(INSTRUCTIONS FOR THE TASK):
Output the entries verbatim, including every line.

Dataset entries
┌──

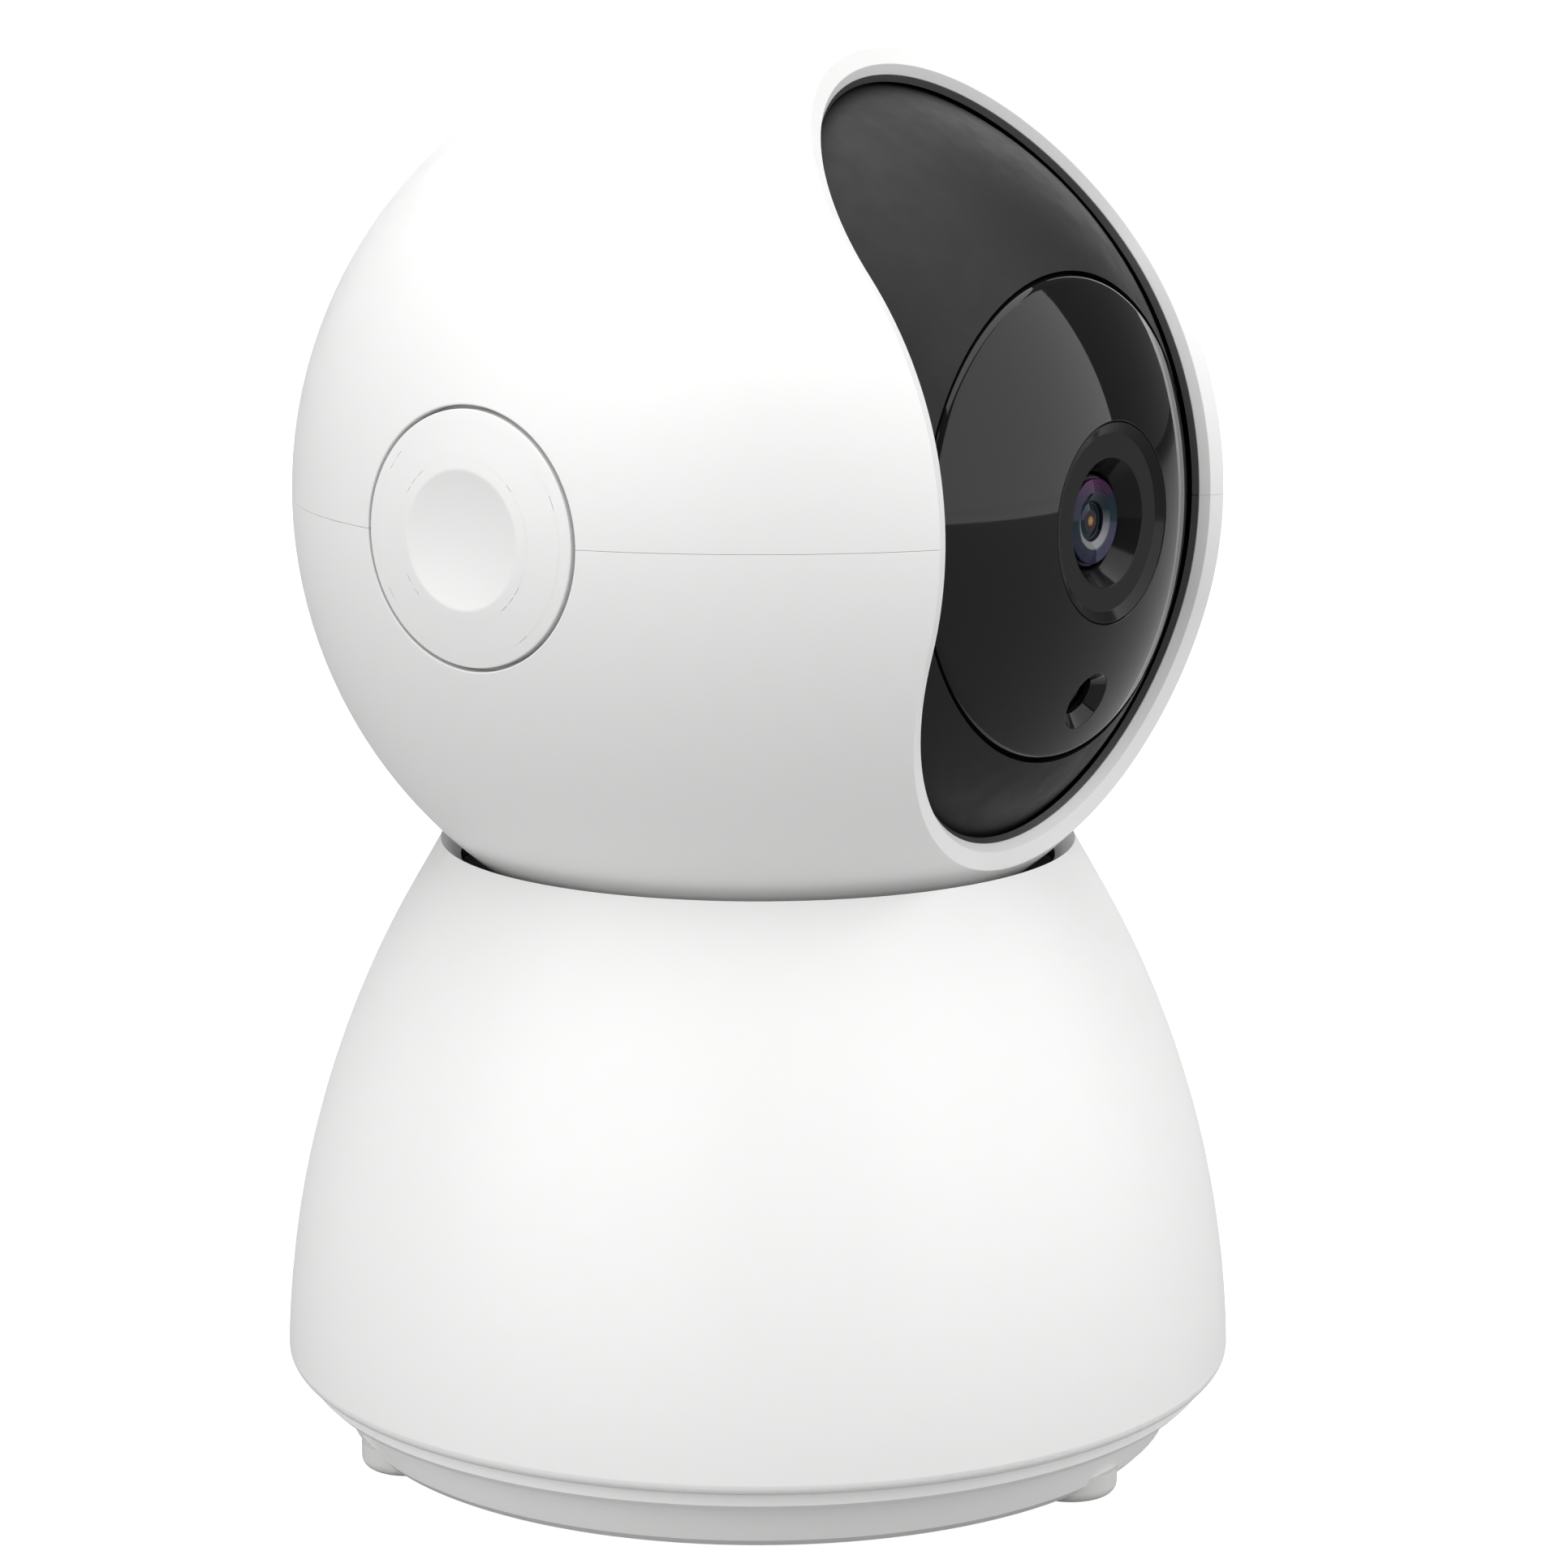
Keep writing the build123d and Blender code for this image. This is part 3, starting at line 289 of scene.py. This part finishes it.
def lathe(name, profile, radii, axis, finish, body, slot, *replaced, around=96, centre=None,
          steps=3):
    """Turned piece from a closed profile of (radius, height) corners, given clockwise."""
    mesher = Mesher()
    add_lathe(mesher, profile, radii, axis, around, centre, steps)
    return mesher.piece(name, finish, body, slot, *replaced)


def add_lathe(mesher, profile, radii, axis, around=96, centre=None, steps=3):
    axis = unit(axis)
    side = unit(np.cross(axis, (0.3, 0.5, 0.81)))
    other = np.cross(axis, side)
    middle = np.array((0, 0, HEAD_Z) if centre is None else centre, float)
    turns = np.linspace(0, 2 * math.pi, around, endpoint=False)
    stations = [(middle, side * math.cos(t) + other * math.sin(t), axis) for t in turns]
    open_ended = profile[0][0] == 0 and profile[-1][0] == 0
    if open_ended:
        path = [p for p in rounded(profile, radii, steps) if p[0][0] > 1e-3]
        rows = ring(mesher, stations, path)
        for tip, row in ((profile[0], rows[0]), (profile[-1], rows[-1])):
            sign = 1 if tip is profile[0] else -1
            end = mesher.add([middle + axis * tip[1]], [axis * sign])[0]
            mesher.fan(row, end)
    else:
        path = rounded([profile[-1], *profile, profile[0]], radii, steps)
        rows = ring(mesher, stations, path)
        mesher.strip(rows[-1], rows[0])
    for a, b in zip(rows, rows[1:]):
        mesher.strip(a, b)


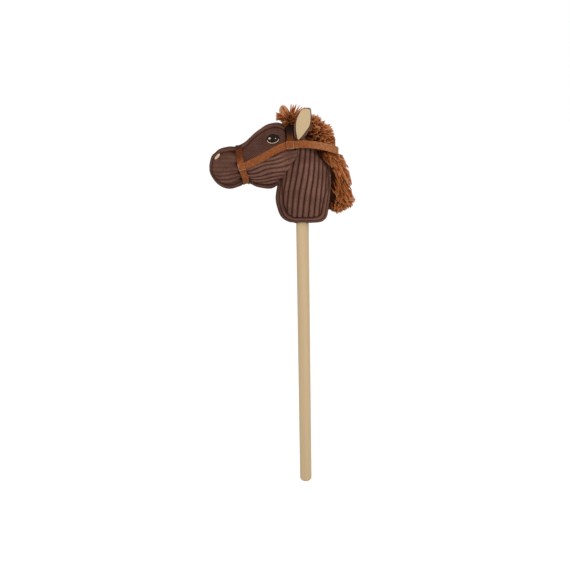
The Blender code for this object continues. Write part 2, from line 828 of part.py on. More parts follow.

└──

(EXERCISE ANSWER):
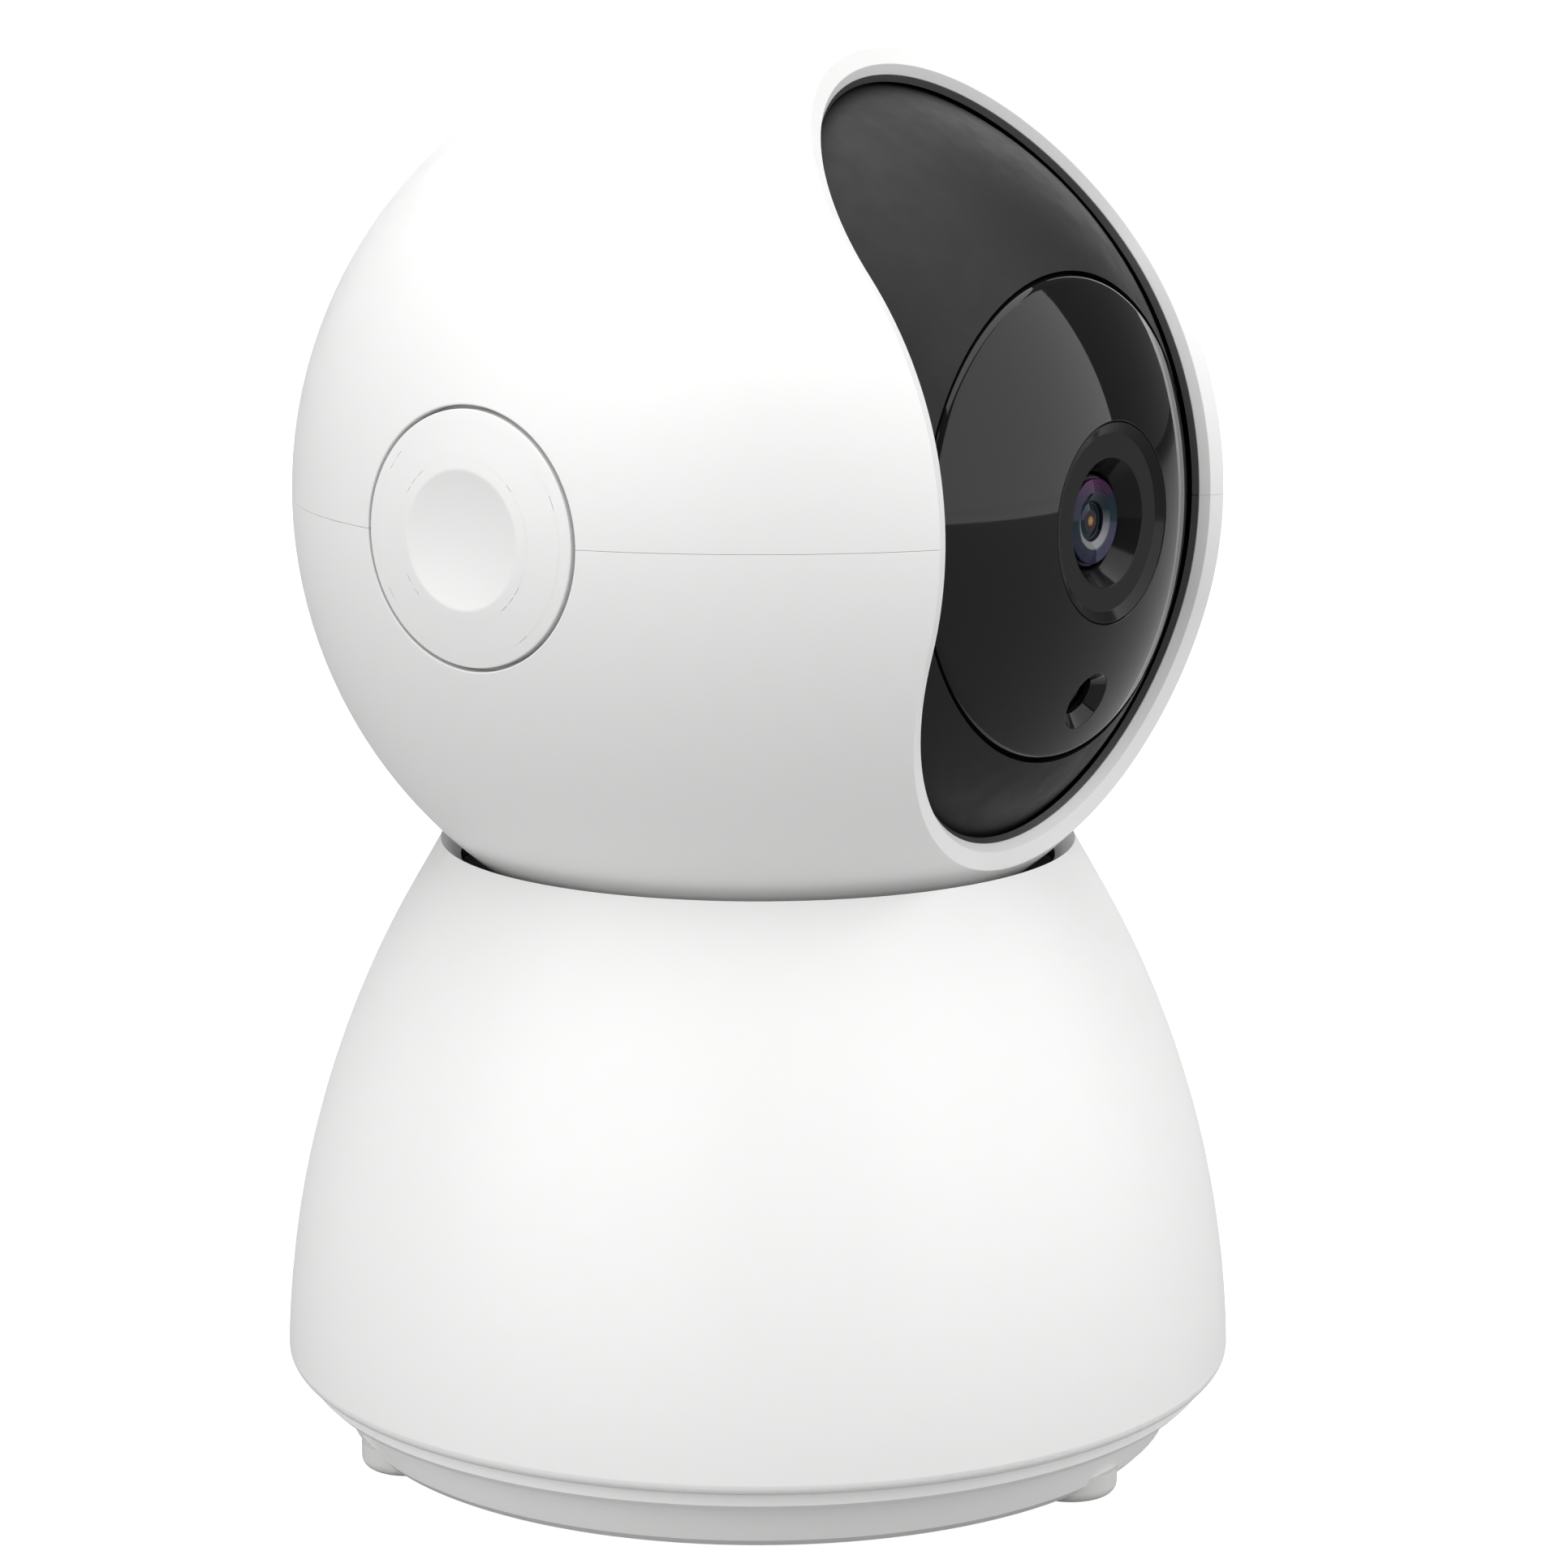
Keep writing the build123d and Blender code for this image. This is part 3, starting at line 289 of scene.py. This part finishes it.
def lathe(name, profile, radii, axis, finish, body, slot, *replaced, around=96, centre=None,
          steps=3):
    """Turned piece from a closed profile of (radius, height) corners, given clockwise."""
    mesher = Mesher()
    add_lathe(mesher, profile, radii, axis, around, centre, steps)
    return mesher.piece(name, finish, body, slot, *replaced)


def add_lathe(mesher, profile, radii, axis, around=96, centre=None, steps=3):
    axis = unit(axis)
    side = unit(np.cross(axis, (0.3, 0.5, 0.81)))
    other = np.cross(axis, side)
    middle = np.array((0, 0, HEAD_Z) if centre is None else centre, float)
    turns = np.linspace(0, 2 * math.pi, around, endpoint=False)
    stations = [(middle, side * math.cos(t) + other * math.sin(t), axis) for t in turns]
    open_ended = profile[0][0] == 0 and profile[-1][0] == 0
    if open_ended:
        path = [p for p in rounded(profile, radii, steps) if p[0][0] > 1e-3]
        rows = ring(mesher, stations, path)
        for tip, row in ((profile[0], rows[0]), (profile[-1], rows[-1])):
            sign = 1 if tip is profile[0] else -1
            end = mesher.add([middle + axis * tip[1]], [axis * sign])[0]
            mesher.fan(row, end)
    else:
        path = rounded([profile[-1], *profile, profile[0]], radii, steps)
        rows = ring(mesher, stations, path)
        mesher.strip(rows[-1], rows[0])
    for a, b in zip(rows, rows[1:]):
        mesher.strip(a, b)


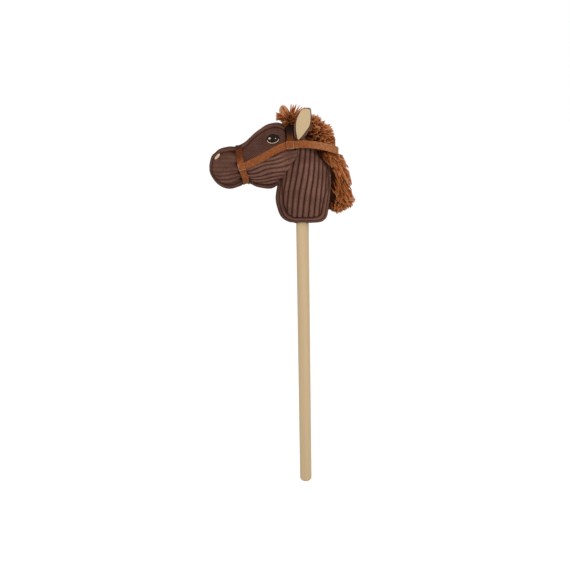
The Blender code for this object continues. Write part 2, from line 828 of part.py on. More parts follow.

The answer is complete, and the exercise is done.